What happens in China can affect American Fork, it turns out, and the City is at a crossroads. A majority of the world’s recycling goes to China because that is where the markets for the material are, and China is a manufacturing giant. But a little over a year ago, China announced it would not continue to take the world’s trash-filled recycling, as it tries to clean up its own environment.
Curbside recycling is actually too dirty to be recycled in the U.S. And now China is imposing a very low “contamination” level for the recycling it would accept. That level is very difficult to reach as many well-meaning residents include greasy pizza boxes or milk jugs that haven’t been rinsed with recycles.
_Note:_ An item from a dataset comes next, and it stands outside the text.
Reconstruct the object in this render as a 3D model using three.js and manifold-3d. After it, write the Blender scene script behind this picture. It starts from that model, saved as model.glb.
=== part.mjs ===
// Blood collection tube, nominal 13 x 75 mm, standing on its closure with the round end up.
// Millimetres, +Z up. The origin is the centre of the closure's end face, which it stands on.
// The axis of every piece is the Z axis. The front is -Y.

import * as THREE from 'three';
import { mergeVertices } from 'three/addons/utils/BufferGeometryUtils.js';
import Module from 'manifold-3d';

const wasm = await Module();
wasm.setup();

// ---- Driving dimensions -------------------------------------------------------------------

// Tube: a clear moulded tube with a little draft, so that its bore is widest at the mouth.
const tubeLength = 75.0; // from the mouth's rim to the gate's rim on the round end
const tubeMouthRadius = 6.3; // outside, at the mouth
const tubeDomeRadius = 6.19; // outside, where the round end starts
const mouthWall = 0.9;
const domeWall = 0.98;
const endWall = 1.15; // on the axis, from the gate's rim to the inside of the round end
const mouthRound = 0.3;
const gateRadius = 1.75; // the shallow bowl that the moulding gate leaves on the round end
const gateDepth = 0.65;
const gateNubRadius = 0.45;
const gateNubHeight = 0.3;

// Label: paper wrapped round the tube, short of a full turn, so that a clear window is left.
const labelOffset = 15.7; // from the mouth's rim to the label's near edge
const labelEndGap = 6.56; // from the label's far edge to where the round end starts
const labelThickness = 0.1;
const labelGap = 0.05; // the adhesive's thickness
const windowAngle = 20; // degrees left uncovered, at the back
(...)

The new policy has affected the market on a global scale. On a smaller scale, local recycling centers are not able to dispose most of the residents’ plastic, paper and other recycling products. As much as 65% of recycles that are transported to Rocky Mountain Recycling in Salt Lake today cannot be recycled, according to a representative from Republic Services who spoke to American Fork City Tuesday.
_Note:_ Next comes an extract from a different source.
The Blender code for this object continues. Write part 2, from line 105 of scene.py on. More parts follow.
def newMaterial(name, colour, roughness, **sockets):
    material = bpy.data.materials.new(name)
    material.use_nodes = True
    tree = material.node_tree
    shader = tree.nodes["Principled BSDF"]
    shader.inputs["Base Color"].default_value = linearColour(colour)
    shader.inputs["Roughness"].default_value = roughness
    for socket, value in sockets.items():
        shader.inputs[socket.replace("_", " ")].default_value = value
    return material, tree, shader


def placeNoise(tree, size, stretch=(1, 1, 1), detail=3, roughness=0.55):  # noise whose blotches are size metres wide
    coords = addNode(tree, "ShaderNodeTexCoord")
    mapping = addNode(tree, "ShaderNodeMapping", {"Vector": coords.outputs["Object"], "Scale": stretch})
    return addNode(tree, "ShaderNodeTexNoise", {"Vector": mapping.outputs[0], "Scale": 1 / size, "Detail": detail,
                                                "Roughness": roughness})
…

Republic Services, a Phoenix-based company that has merged with Allied Waste and operates in American Fork, is not a recycling company but a waste transportation company. It used to earn $35 a ton to bring recycles to centers like Rocky Mountain Recycling; it is now being charged as much as $75 a ton. Many cities across the U.S. have discontinued their recycling programs as a result of the increased cost following China’s policy.
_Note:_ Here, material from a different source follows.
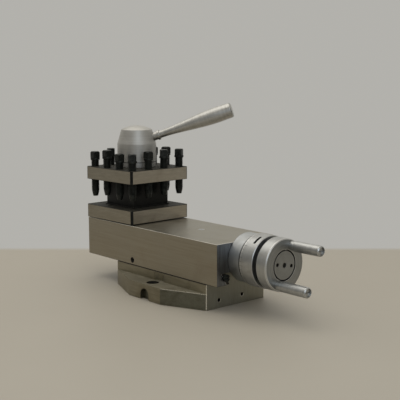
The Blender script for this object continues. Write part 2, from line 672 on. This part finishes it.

Republic Services is asking American Fork for $60,000 a year to make up for the loss. Out of 7,900 homes in American Fork, over 5400 participate in recycling, a participation rate that has stayed roughly the same in the past decade.
The City was surprised to learn that only 35 to 50% of curbside recycles are actually being recycled due to the high level of contamination and the drop in demand on a global scale. Meanwhile, the city’s cost of its recycling program is going up because the waste transportation company is being charged more.
“We need to be honest with [the residents],” Barbara Christiansen, a member of the city council said to her colleagues Tuesday.
If the City does not want to pay, Republic Services wants the City to change the contract to give the company the freedom to dump recycles at landfills. But that didn’t sit well with members of the council who feel the residents are being deceived.
The City is at a crossroads: It could stop its recycling program altogether—or pass the cost to the 5,400 homes who have signed up for recycles, which could amount to less than two dollars per household per month. Since 2005, residents in A.F. have had curbside recycling available on a voluntary basis, and the City has never increased the fee, which currently stands at $5.40 a month. The City is also considering absorbing a portion of the fees to minimize the impact on the residents’ utility bills.